Deve-se dizer que o combate continua até que se chegue a zero falsificação, uma meta que não se alcança somente por desejo, mas por trabalho aturado que tenha começado da base. Caso contrário, no fim do festival não ficará ninguém sem se demitir por não ter faltado falsificação.

A falsificação das idades começa na fase escolar para o apuramento à fase distrital e desta para a fase provincial. Nas escolas se falsificam idades para se ter mais alunos – atletas na fase distrital e nesta para a fase provincial. Os governos distritais que gostam do desporto investem nos jogos escolares para sua visibilidade provincial.

O fulcro da falsificação das idades é a província. Ter no festival melhor equipa de futebol, melhor equipa de basquetebol ou de outra modalidade enche de orgulho a uma província inteira, ao seu governo e aos seus governantes, tal como quando se tem uma equipa a ascender ao Moçambola.

Porque o desporto é desporto, não importa que seja escolar ou federado, o que nele domina é competição, da qual todos querem sair vitoriosos a todo custo. Talvez por isso é das coisas que o homem gosta mais, mesmo suja.

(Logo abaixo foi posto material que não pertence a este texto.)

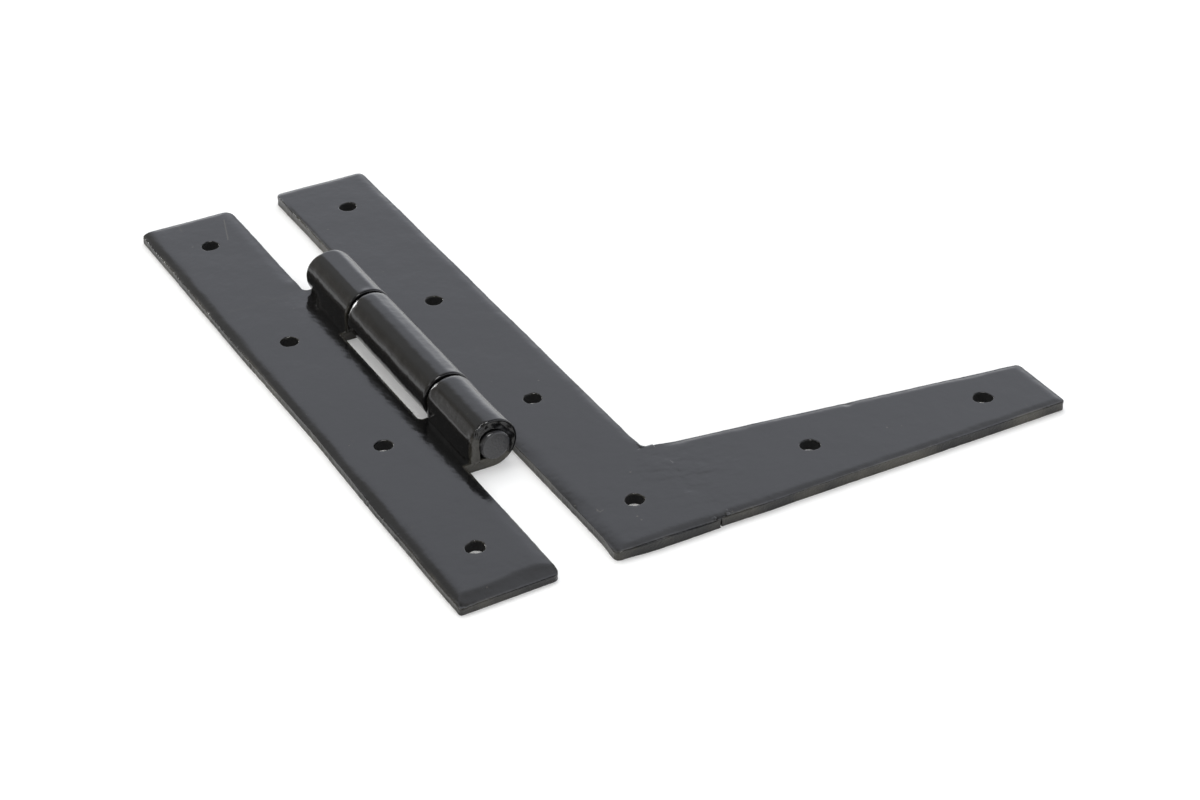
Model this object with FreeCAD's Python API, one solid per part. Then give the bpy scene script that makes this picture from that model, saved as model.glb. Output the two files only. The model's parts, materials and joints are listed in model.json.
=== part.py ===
import FreeCAD, Part
import math
import os

V = FreeCAD.Vector

# Frame: the origin is the middle of the h leaf's back face. X runs from the h leaf towards
# the barrel and the arm, Y runs up the leaves along the pin, Z comes out of the front.

# Flat bar that both leaves and the arm are cut from
BAR_THICKNESS = 2.8
CORNER_RADIUS = 1.5

# The h leaf: a plain strap with two lugs rolled into the outer knuckles
H_LENGTH = 178.0
H_WIDTH = 24.5

# The hl leaf: a strap with one lug rolled into the centre knuckle
HL_LENGTH = 180.2
HL_WIDTH = 24.9
HL_RISE = 0.9

# The arm: a tapered bar welded to the foot of the hl leaf, its lower edge in line with the foot
ARM_REACH = 95.3
ARM_ROOT_WIDTH = 32.1
ARM_TIP_WIDTH = 18.6

# The pin, tight enough in the outer knuckles to stay, free to turn in the centre one
PIN_DIAMETER = 6.9
PIN_CLEARANCE = 0.05
PIN_PROUD = 0.8
PIN_END_ROUND = 0.8

# The barrel, along Y: lower outer knuckle, centre knuckle, upper outer knuckle
LOWER_KNUCKLE_LENGTH = 21.9
CENTRE_KNUCKLE_LENGTH = 41.7
UPPER_KNUCKLE_LENGTH = 22.7
CENTRE_KNUCKLE_DROP = 0.7
KNUCKLE_SIDE_GAP = 0.3
SEAM_GAP = 0.1
KNUCKLE_RIM_ROUND = 0.5

# How far each strap's edge stands clear of the rolled knuckles
H_EDGE_CLEARANCE = 0.76
HL_EDGE_CLEARANCE = 0.12
SLOT_UNDERCUT = 0.85
SLOT_CORNER_RADIUS = 1.0
LUG_FILLET = 1.5

# Screw holes, placed from each strap's ends, with the sideways drift of holes marked by hand
HOLE_DIAMETER = 4.8
H_TOP_INSET = 14.6
H_TOP_SPACING = 51.4
H_BOTTOM_INSET = 16.8
H_BOTTOM_SPACING = 44.5
H_HOLE_DRIFT = (0.5, -0.7, -0.2, 0.2)
HL_TOP_INSET = 15.6
HL_TOP_SPACING = 52.6
HL_BOTTOM_INSET = 15.3
HL_BOTTOM_SPACING = 46.6
HL_HOLE_DRIFT = (1.2, -0.3, 0.2, 0.6)
ARM_ROOT_INSET = 33.4
ARM_TIP_INSET = 16.3
ARM_HOLE_RISE = (0.5, 0.3)

# Edges beaten down to a shallow bevel on the front face
SIDE_BEVEL_WIDTH = 2.2
SIDE_BEVEL_DROP = 0.5
FOOT_BEVEL_WIDTH = 3.6
FOOT_BEVEL_DROP = 0.8

# The weld between the hl leaf and the arm, dressed flush with the front face
GROOVE_HALF_WIDTH = 1.6
GROOVE_DEPTH = 2.0
WELD_STOP = 1.2
WELD_CORNER = 2.4
NOTCH_HALF_WIDTH = 0.3
NOTCH_DEPTH = 0.8

# Worked out from the sizes above
BORE_RADIUS = PIN_DIAMETER / 2 + PIN_CLEARANCE
KNUCKLE_RADIUS = BORE_RADIUS + BAR_THICKNESS
PIN_X = H_WIDTH / 2 + KNUCKLE_RADIUS + H_EDGE_CLEARANCE
PIN_Z = KNUCKLE_RADIUS

H_LEFT = -H_WIDTH / 2
H_RIGHT = H_WIDTH / 2
H_TOP = H_LENGTH / 2
H_FOOT = -H_LENGTH / 2
HL_LEFT = PIN_X + KNUCKLE_RADIUS + HL_EDGE_CLEARANCE
HL_RIGHT = HL_LEFT + HL_WIDTH
HL_TOP = HL_RISE + HL_LENGTH / 2
HL_FOOT = HL_RISE - HL_LENGTH / 2

CENTRE_TOP = CENTRE_KNUCKLE_LENGTH / 2 - CENTRE_KNUCKLE_DROP
CENTRE_FOOT = CENTRE_TOP - CENTRE_KNUCKLE_LENGTH
UPPER_FOOT = CENTRE_TOP + KNUCKLE_SIDE_GAP
UPPER_TOP = UPPER_FOOT + UPPER_KNUCKLE_LENGTH
LOWER_TOP = CENTRE_FOOT - KNUCKLE_SIDE_GAP
LOWER_FOOT = LOWER_TOP - LOWER_KNUCKLE_LENGTH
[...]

O festival escolar já foi para jogadores não federados, mas o lado competitivo imperou e hoje os federados se misturam com simples alunos aprendizes.

Hoje assiste-se no festival a jogos sérios como dos campeonatos nacionais de clubes, ajuizados por árbitros do Moçambola, no caso do futebol, o que aumenta a rivalidade entre as províncias, com cada uma a querer provar que é melhor nesta e noutra modalidade.

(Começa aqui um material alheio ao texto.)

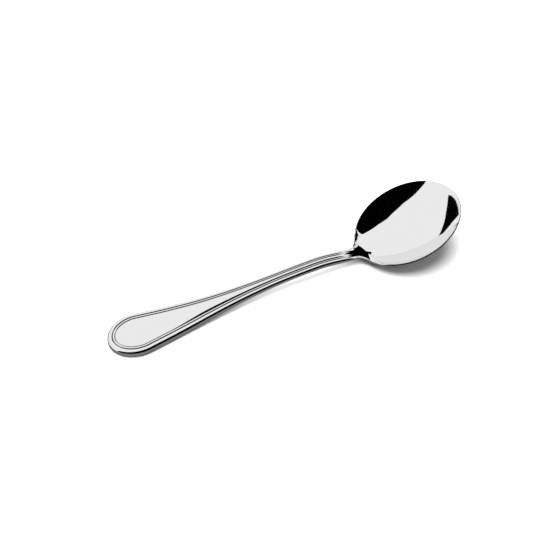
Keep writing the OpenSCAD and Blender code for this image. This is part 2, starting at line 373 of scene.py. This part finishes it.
def roundedSide(width, depth, fullness, count):
    # the outer side of the bead, upright at the edge and level on the crest
    t = np.linspace(0, np.pi / 2, count + 1)[None, :]
    power = 2 / fullness
    inset = width * (1 - np.cos(t) ** power)
    drop = depth * (1 - np.sin(t) ** power)
    turn = np.arctan2(depth * np.cos(t) ** (2 - power), width * np.sin(t) ** (2 - power))
    return inset, drop, turn


def raisedSide(start, width, depth, count, inward):
    # half of a raised line, from its crest to a groove, or from a groove to its crest
    t = np.linspace(0, 1, count + 1)[None, :]
    away = t if inward else 1 - t
    away = np.sin(away * np.pi / 2)
    inset = start + width * (away if inward else 1 - away)
    drop = depth * away ** border["fullness"]
    steep = depth * border["fullness"] * away ** (border["fullness"] - 1) / width
    turn = -np.arctan(steep) if inward else np.arctan(steep)
    return inset, drop, turn


def join(*parts):
    # put stretches of a profile side by side, each after the first without its first point
    first = parts[0]
    rest = [tuple(value[:, 1:] for value in part) for part in parts[1:]]
    return tuple(np.concatenate([piece[i] for piece in [first] + rest], axis=1) for i in range(3))


def beadProfile(rings):
    sizes = borderSizes(rings)
    count = steps["bead"] // 2
    edge = sizes["edgeWidth"]
    outer = roundedSide(edge, sizes["edgeDrop"], sizes["edgeFullness"], count)
    inner = raisedSide(edge, sizes["bead"] - edge, sizes["groove"], count, True)
    return join(outer, inner)


def threadProfile(rings):
    sizes = borderSizes(rings)
    count = steps["thread"] // 2
    half = sizes["thread"] / 2
    outer = raisedSide(sizes["bead"], half, sizes["groove"], count, False)
    inner = raisedSide(sizes["bead"] + half, half, sizes["groove"], count, True)
    return join(outer, inner)


def rampProfile(rings):
    # from the inner groove up to the field, as a quarter of a wave
    sizes = borderSizes(rings)
    t = np.linspace(0, 1, steps["ramp"] + 1)[None, :]
    inset = sizes["bead"] + sizes["thread"] + sizes["ramp"] * t
    rise = sizes["groove"] - sizes["field"]
    drop = sizes["groove"] - rise * np.sin(t * np.pi / 2)
    turn = np.arctan(rise * np.cos(t * np.pi / 2) * np.pi / 2 / sizes["ramp"])
    return inset, drop, turn


def fieldGrid(rings, count):
    # the smooth field, from the border straight across to the middle
    sizes = borderSizes(rings)
    inset = sizes["bead"] + sizes["thread"] + sizes["ramp"]
    x = edgeX[rings][:, None] - outX[rings][:, None] * inset
    y = edgeY[rings][:, None] - outY[rings][:, None] * inset
    return acrossGrid(x, y, count, topHeight, sizes["field"], 1)


def acrossGrid(x, y, count, height, drop, side):
    # straight across from (x, y) to the middle, facing up where side is 1 and down where it is -1
    t = np.linspace(1, 0, count + 1)[None, :]
    x = x + 0 * t
    y = y * t
    alongX, alongY = slope(height, x, y)
    points = np.stack([x, y, height(x, y) - drop], axis=-1)
    normals = np.stack([-alongX * side, -alongY * side, np.full_like(x, side)], axis=-1)
    return points, normals


def underGrids(rings):
    # the wall, the rounding of the lower edge, and the underside, from the edge to the middle
    sizes = borderSizes(rings)
    t = np.linspace(0, 1, steps["wall"] + 1)[None, :]
    x = edgeX[rings][:, None]
    y = edgeY[rings][:, None]
    wallFoot = thickness(x, y) - sizes["edgeRound"]
    wall = surface(rings, 0 * t, mix(sizes["edgeDrop"], wallFoot, t), np.pi / 2 + 0 * t, topHeight)
    t = np.linspace(np.pi / 2, np.pi, steps["round"] + 1)[None, :]
    inset = sizes["edgeRound"] * (1 - np.sin(t))
    lift = sizes["edgeRound"] * (1 + np.cos(t))
    lower = surface(rings, inset, -lift, t, underHeight)
    footX = x - outX[rings][:, None] * sizes["edgeRound"]
    footY = y - outY[rings][:, None] * sizes["edgeRound"]
    inside = steps["across"] - steps["wall"] - steps["round"]
    under = acrossGrid(footX, footY, inside, underHeight, 0, -1)
    return onTable(joinGrids([wall, lower, under]))


def onTable(grid):
    # what would reach below the table is level with it
    points, normals = grid
    low = points[..., 2] < 0
    points[low, 2] = 0
    normals[low] = (0, 0, -1)
    return points, normals


def joinGrids(grids):
    points = np.concatenate([grids[0][0]] + [g[0][:, 1:] for g in grids[1:]], axis=1)
    normals = np.concatenate([grids[0][1]] + [g[1][:, 1:] for g in grids[1:]], axis=1)
    return points, normals


def mirrored(grid):
    points, normals = grid
    other = np.array([1, -1, 1])
    return points * other, normals * other


def addPatch(patches, grid, flipped=False, visible=True):
    patches.append((grid, flipped, visible))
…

A inclusão de federados e a falsificação de idades nos jogos escolares pode não agradar ao Ministério da Educação e Desenvolvimento Humano, entanto organizador do evento. Talvez não seja desta vez que as províncias não levem para o festival “adultos” nas suas selecções. A falsificação de idades pode não ser constatada, mas estará presente em Pemba!

O ministro da Educação e Desenvolvimento Humano poderá ganhar o desafio que lançou aos directores provinciais de que quem tiver na sua delegação atletas com idades falsas deverá pedir demissão.

Tudo será feito para sua satisfação, o que não significará que não tenham chegado a Pemba alunos atletas com idades falsificadas no distrito ou na província. A luta contra a falsificação de idades não foi ganha no anterior festival, em Tete, e pode levar muito mais tempo se não se passar das palavras. 

Fique-se sabendo que até as associações e federações falsificam idades na procura de melhores resultados nas provas de formação em que o país participa.

Há jogadores que atingem o escalão sénior com dois ou mais Bilhetes de Identidade (BI, s) com idades diferentes. Portanto, é um mal cujo combate passa por consciencialização das mentes dos que estão em frente dos nossos organismos desportivos e não só. E não é trabalho que se faz de um dia para o outro.

ARBITRAGEM E REGIONALISMO 

Há quem advogue que falar de regionalismo é ser regionalista. Mas pode ser forma de melhor o combater, sobretudo quando o foco é a juventude.

Assiste-se no festival dos Jogos Escolares uma certa doze de regionalismo, que podemos chamar de regionalismo desportivo, que quando bem interpretado não compromete a Unidade Nacional.

Tudo começa com as arbitragens, pois verifica-se que determinados árbitros entram para os jogos com a missão bem definida ou encomendada, não deixar a equipa, por exemplo, da capital do país passar para a outra fase ou se sangrar campeã.

Normalmente a Cidade de Maputo é inimiga de todas as províncias, até da província de Maputo! Se o árbitro é de Tete e o jogo é entre uma equipa de Sofala e uma da Cidade de Maputo, é normal que se veja uma arbitragem de abater a equipa da capital, o que nem sempre é fácil.

É notório, igualmente, o regionalismo norte, centro e sul. Com alguma normalidade, a acção tendenciosa das arbitragens se junta ao nortismo, centrismo e sulismo. Por vezes de forma tão exagerada que desfaz o espírito de Unidade Nacional, que o desporto pode emprestar ao país.  

Mas por que tanto ódio pela capital do país? Muitos factores concorrem para isso. O próprio formato de organização do festival faz com o resto do país olhe a cidade de Maputo com outros olhos. Das vezes anteriores, toda máquina humana era transportada de Maputo para a cidade acolhedora do evento. O Ministério da Educação era levado às costas de Maputo para essa cidade. Houve casos que até o papel higiénico era transportado da capital do país. Chegava-se ao cúmulo de se contratar “chapas” de Maputo para prestarem serviço lá na província, como se os transportadores locais não gostassem de ganhar dinheiro. Essa prática também não ajuda na construção da Unidade Nacional que almejamos dia e noite.

Já se ouviu gente de Pemba a murmurar pelo facto de o lançamento de festival deste ano ter sido na capital do país e não na capital de Cabo Delgado. Essa gente deve estar a recear que os músicos, os vendedores de comidas e bebidas, água e tudo mais será transportado de Maputo.

Haja vontade de ver toda gente bem alojada do primeiro ao último dia, á semelhança do que acontece nos Jogos Olímpicos. Quem repetir os erros do passado que lhe seja exigido o tal pedido de demissão.